Non lo faccio. È rarissimo che io ascolti musica registrata negli ultimi trent’anni. Mentre ascolto e studio quotidianamente i classici, soprattutto Motown, Stax e Beatles. La qualità del songwriting e delle performance di quei brani è per me continua fonte di apprendimento, ispirazione e gioia.

Veniamo da un periodo di stop forzato del settore musicale a causa dell’epidemia da coronavirus. Ti sei dovuto fermare anche tu con il tuo lavoro in studio o sei riuscito ad andare avanti a lavorare in qualche modo?

Purtroppo senza il contatto umano realizzare alcuni tipi di dischi non è neanche ipotizzabile. Ma questi mesi sono stati per me ricchissimi sia sul fronte dello studio dei classici che sul fronte del songwriting, che ho ovviamente condiviso con la mia sorella di songwriting, nonché frontwoman dei Belladonna, Luana Caraffa.
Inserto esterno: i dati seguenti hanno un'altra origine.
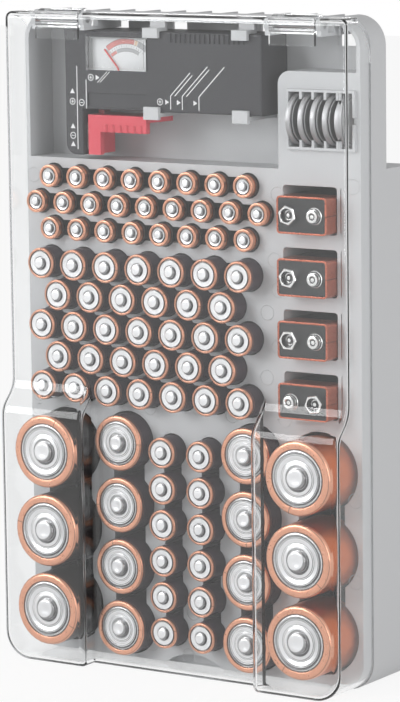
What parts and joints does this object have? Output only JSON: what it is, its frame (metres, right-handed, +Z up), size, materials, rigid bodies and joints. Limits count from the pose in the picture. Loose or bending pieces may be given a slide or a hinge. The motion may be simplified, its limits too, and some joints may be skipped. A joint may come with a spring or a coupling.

Abbiamo scritto e registrato e stiamo scrivendo e registrando moltissimi brani nuovi, dal punto di vista creativo è un periodo molto speciale per noi.

Per finire, che consiglio daresti a una band che ha scritto o sta scrivendo canzoni e vuole cercare un produttore per portarle a compimento?

Di non iniziare neanche a cercarlo se non si ha una visione precisa del tipo di disco che si vuole fare e se non si hanno delle canzoni che siano al livello delle canzoni dei grandi artisti che la band ama. In questo bisogna cercare di essere il più possibile obiettivi e onesti con sé stessi A quel punto si avrà anche un’idea chiara di che tipo di produttore può portare quella visione e quei brani a diventare esattamente il disco che può diventare, il disco che la band sogna di realizzare.